The Specialized High Schools (group of schools that require the SHSAT exam to admit students) are a group of 9 schools in the NYC DOE public school system that provide a high quality of education to their students. Students from these schools tend to have higher admissions rates to top colleges and better scores on their standardized exams.
These schools are a part of the NYC DOE, meaning they do not charge parents money for their students to attend. However, the admission process for these schools are not exactly the same as any other high school in the system. These schools require students to take the Specialized High School Admissions Test (SHSAT). The SHSAT is a big ‘ol question mark in many people’s minds. Some have heard of it from friends and family, some through the school system, and some just flat out have no idea what it is.
The 9 Specialized High Schools are:
- Stuyvesant High School
- Bronx High School of Science
- Brooklyn Technical High School
- The Brooklyn Latin School
- The High School for Math, Science & Engineering
- High School for American Studies
- Queens High Schools for the Sciences
- Staten Island Technical High School
- Fiorello H. LaGuardia High School of Music & Art and Performing Arts
Out of these 9 schools, 8 of them require students to take the SHSAT exam. Fiorella LaGuardia requires students to attend auditions for their arts programs instead of the exam. None of these schools take into consideration the applying students’ middle school GPA or attendance records during the admissions process.
The Breakdown Of The Test
The structure of the SHSAT is a little unorthodox, but it is based on the Common Core Standards taught in school. This test only happens once a year (usually around mid to late October). It is scored out of 800 maximum points and students get a total of 3 hours to complete the exam. Students are tested on their Language Comprehension (broken into 2 subsections, Revising & Editing and Reading Comprehension) skills, and Mathematical Comprehension skills.
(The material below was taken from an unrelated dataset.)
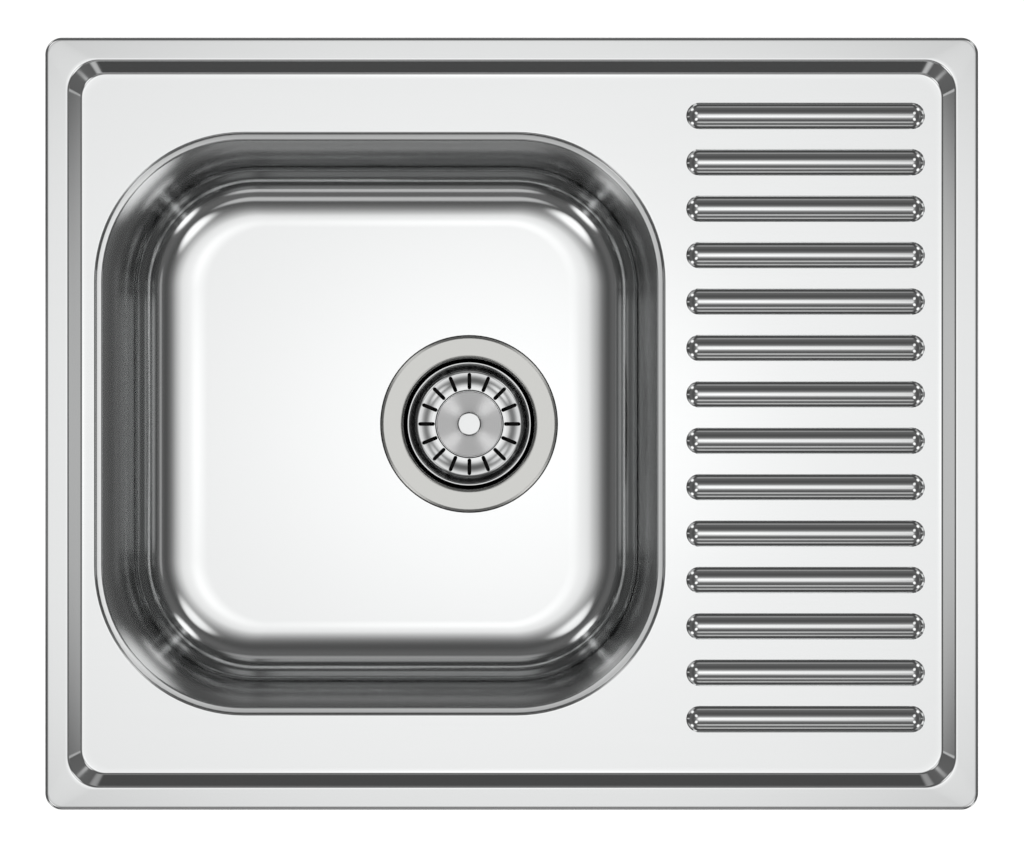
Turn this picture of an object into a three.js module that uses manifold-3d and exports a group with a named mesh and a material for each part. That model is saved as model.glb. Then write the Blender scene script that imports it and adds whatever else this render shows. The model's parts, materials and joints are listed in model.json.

The Language Section and Mathematical section each have 57 questions, for a total of 114 questions. Out of the 57 questions in the Language Section, 9-19 questions are allocated to the Revising & Editing subsection, and 38-48 questions allocated to the Reading Comprehension subsection.
In the Revising & Editing subsection, there are two sets of questions. The first set is called “Standalone” questions. These “Standalone” questions provide test takers with sentences/paragraphs for them to edit and provide the correct grammatical structure. The second set is made up of several paragraphs with multiple questions for each paragraph asking the test taker to edit and fix the structure of the paragraph.
There are 5-6 passages in the Reading Comprehension subsection. Each passage gets anywhere between 6-10 questions.
In the Mathematical Comprehension section, there are 57 questions. Out of the 57, 5 of them are short-answer questions, and 52 multiple questions. The Mathematics section covers topics related to Algebra and Geometry. This helps students in the long run to be prepared for the regents exams that they will eventually have to take.
The Benefits of Going to a Specialized High School
Besides being completely free, students that attend the Specialized High School score consistently higher on their Regents Exams, SATs, ACTs, and other standardized tests. They also offer a decently high number of Advanced Placement (AP) courses to their students. AP courses can be used in students’ college applications to show academic rigor and to claim college credits for their courses.
Some of the Specialized High Schools even have specific programs built into their curriculum to help prepare students for college. Students can even take advantage of some of these advanced curriculum classes to get credit towards their college transcript.
If students are able to keep up with their academics, student life in these schools can be especially great. There’s extracurricular activities for anything a student can think of. If a certain club/group doesn’t exist, it is easy for students to organize and get that program started.
The SHSAT exam is very difficult for a student who has no experience preparing for it, especially with the time crunch and rigorous material. It’s often recommended that students and their families seek help preparing for the exam along with doing practice work from a slew of Prep books with guidance from education experts.